[TASK TO CARRY OUT]: How many lines in this material include the string "Keep"? Answer with the number and nothing further.

[RECORDS PROVIDED]:
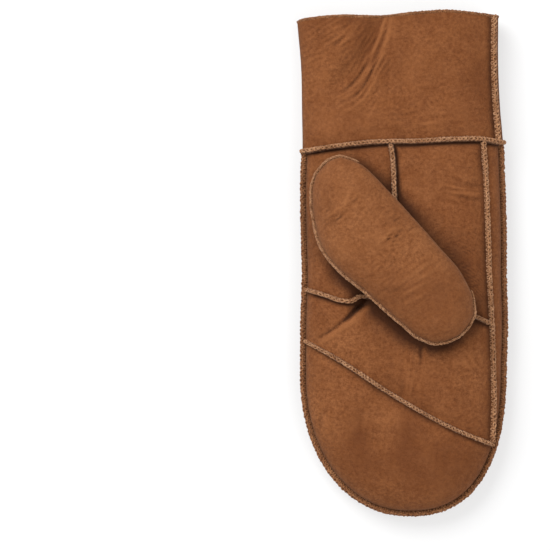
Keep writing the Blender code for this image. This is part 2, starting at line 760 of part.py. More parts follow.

...

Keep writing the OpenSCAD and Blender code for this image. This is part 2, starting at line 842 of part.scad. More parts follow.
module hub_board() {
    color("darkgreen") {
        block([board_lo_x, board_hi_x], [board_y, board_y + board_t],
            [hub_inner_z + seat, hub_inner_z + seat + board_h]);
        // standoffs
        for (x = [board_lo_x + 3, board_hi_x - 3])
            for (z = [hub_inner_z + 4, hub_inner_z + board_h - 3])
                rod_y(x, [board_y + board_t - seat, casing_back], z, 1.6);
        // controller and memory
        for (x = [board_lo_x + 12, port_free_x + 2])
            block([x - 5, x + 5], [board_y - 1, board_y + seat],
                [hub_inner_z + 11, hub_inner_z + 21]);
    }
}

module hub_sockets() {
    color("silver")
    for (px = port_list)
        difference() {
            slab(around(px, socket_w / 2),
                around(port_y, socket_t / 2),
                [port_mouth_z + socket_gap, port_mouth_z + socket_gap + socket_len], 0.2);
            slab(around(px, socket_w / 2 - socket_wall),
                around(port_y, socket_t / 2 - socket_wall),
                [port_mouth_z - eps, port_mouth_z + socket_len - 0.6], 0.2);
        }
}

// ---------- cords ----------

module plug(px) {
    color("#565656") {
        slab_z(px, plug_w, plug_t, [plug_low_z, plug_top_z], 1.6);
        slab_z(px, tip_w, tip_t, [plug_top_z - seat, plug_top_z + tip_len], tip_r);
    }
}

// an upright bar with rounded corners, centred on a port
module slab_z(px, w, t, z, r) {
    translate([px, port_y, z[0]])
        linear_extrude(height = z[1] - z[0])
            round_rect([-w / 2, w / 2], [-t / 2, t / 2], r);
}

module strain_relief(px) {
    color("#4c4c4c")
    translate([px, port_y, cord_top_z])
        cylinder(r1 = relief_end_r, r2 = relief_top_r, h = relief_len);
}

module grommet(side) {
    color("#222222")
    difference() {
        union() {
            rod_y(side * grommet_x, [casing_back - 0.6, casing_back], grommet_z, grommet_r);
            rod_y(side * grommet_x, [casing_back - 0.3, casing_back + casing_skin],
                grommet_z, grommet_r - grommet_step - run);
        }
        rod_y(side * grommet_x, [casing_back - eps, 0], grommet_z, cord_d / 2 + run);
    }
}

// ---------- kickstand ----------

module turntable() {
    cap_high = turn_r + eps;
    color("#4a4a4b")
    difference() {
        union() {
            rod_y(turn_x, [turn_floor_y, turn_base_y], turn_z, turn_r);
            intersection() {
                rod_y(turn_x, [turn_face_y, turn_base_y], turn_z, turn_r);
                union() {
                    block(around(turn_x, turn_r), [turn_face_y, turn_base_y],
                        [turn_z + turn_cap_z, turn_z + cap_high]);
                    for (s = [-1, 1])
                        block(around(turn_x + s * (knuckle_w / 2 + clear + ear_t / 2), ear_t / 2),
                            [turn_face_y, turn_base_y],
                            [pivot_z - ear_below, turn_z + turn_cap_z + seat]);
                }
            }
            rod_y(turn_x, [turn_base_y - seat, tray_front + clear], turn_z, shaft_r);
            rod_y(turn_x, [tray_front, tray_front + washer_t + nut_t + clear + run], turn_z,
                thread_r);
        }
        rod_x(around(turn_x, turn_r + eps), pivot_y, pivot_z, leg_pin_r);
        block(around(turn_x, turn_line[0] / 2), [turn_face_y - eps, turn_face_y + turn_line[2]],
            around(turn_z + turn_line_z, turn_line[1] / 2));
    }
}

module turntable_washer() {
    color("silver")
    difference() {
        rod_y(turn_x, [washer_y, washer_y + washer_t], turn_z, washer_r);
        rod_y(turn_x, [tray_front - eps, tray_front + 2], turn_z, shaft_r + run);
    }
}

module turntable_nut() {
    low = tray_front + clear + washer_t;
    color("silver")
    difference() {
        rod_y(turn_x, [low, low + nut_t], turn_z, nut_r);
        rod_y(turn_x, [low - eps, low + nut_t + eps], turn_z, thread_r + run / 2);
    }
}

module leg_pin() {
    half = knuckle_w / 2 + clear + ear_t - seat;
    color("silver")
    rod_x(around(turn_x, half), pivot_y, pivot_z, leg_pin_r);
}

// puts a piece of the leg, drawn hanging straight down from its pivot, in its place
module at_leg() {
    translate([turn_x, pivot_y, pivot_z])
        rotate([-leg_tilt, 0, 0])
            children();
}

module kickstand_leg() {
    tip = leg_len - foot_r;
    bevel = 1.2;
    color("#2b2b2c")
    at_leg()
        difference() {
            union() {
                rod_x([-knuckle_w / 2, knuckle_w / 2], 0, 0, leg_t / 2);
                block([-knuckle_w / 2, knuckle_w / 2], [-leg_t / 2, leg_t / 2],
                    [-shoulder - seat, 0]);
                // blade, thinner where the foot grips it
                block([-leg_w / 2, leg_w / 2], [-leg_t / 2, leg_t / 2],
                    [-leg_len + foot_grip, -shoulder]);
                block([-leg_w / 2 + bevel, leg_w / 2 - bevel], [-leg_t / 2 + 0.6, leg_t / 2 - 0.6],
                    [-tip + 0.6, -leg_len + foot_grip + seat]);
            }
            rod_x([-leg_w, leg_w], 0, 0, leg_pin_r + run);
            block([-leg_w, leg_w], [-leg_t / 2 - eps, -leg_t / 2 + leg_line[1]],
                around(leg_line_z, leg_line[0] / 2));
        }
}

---

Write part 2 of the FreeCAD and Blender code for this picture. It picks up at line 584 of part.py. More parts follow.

[FULL RESPONSE]: 2